In addition to eating too much, watching too much rubbish tv, and maybe drinking a little too much too, I have been reading a paper on the statistics of times-between-failures of air conditioning units of Boeing 720 airliners. These airliners are now obsolete, as I guess are the air conditioning units – the paper is from 1963. But the paper is a classic, the maths in it is relatively formal but the idea is simple.
The author of the paper, Proschan, worried about whether or not it was OK to lump together failure times from different aircraft together, and so to implicitly assume that all the air conditioning units in all the aircraft are the same. This sounds quite trivial but the failures have a large random element, and this makes it actually quite hard to know whether there are real differences from one plane to another or whether one plane has more failures just by chance. Proschan looked at how you would quantitatively say whether or not the members of randomly failing objects are really the same or whether any differences between their failures are just due to chance.
This need to tell if things are really different or not is actually very common.

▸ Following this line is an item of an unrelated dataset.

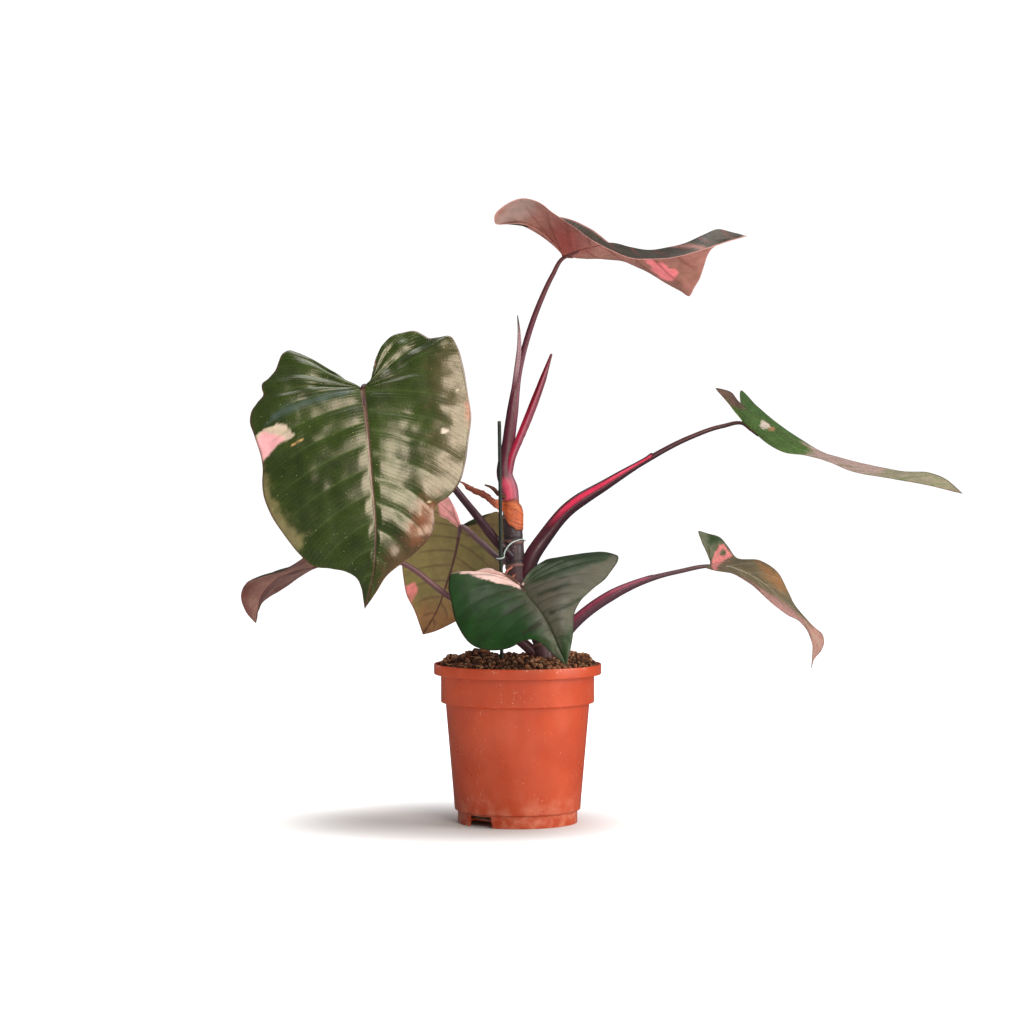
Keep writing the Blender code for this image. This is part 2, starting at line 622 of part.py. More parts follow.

For example, say you are peeling sprouts from Waitrose while your friend is peeling sprouts from Aldi. You both notice that some of the sprouts you are peeling are off, and wonder whose sprouts are worse for this, Aldi’s or Waitrose’s? You both count how many sprouts are good between each off sprout. For example, maybe you peel 8 good ones, then an off one, then 11 good ones, another off one, etc. Proschan was one of the first to show a simple clear way how to use these numbers to find out, in this case, whether Aldi and Waitrose sprouts are really different or not.

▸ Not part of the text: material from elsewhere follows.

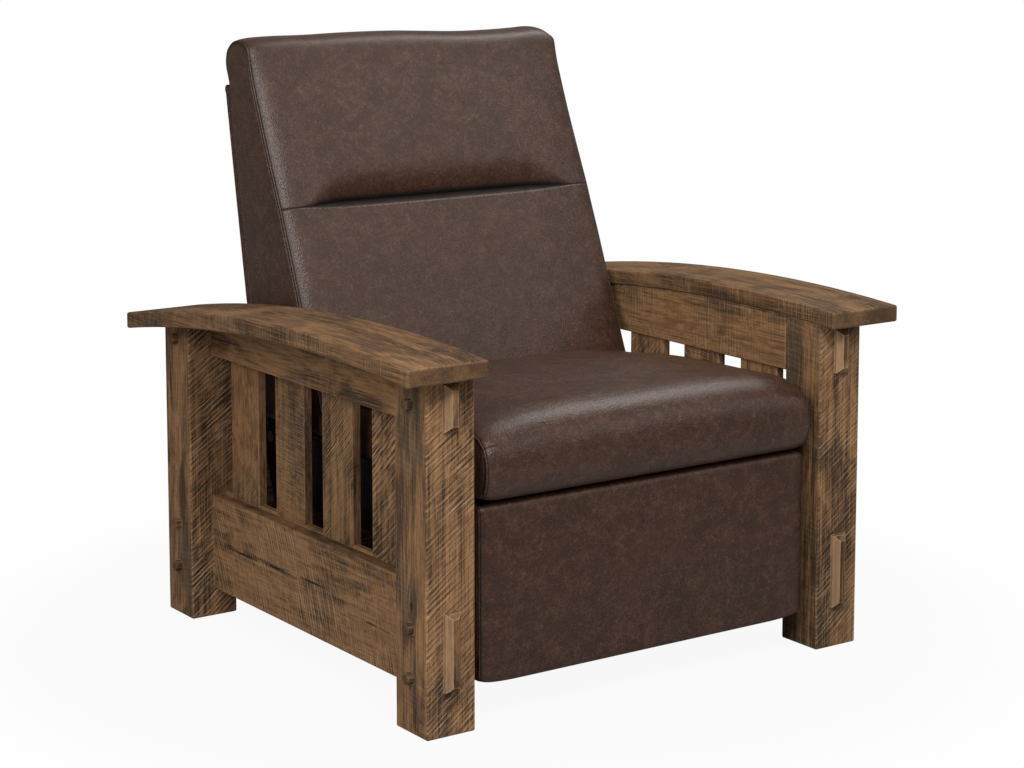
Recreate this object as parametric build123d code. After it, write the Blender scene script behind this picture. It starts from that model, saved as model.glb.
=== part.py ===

Although I actually like sprouts, I don’t want to apply Proschan’s idea to sprouts. I want to apply them to the formation of crystals.
I am interested in the nucleation of crystals in sets of small droplets. These droplets look the same, but are they? I think in many cases they are not because, just by chance one droplet may have a piece of dirt in it too small to be seen, that is still big enough to speed up nucleation in that droplet. I think Proschan’s key result may be handy here. Basically what he did is show that if the distribution of times in individual objects (A/C units in his case, droplets in mine) is exponential, then if the units are different when you lump the times together the resulting distribution has to curve up with respect to an exponential. Again this may sound boring but in practice this is very handy, all you have to do is plot the distribution, compare it to an exponential and you have what you need to know.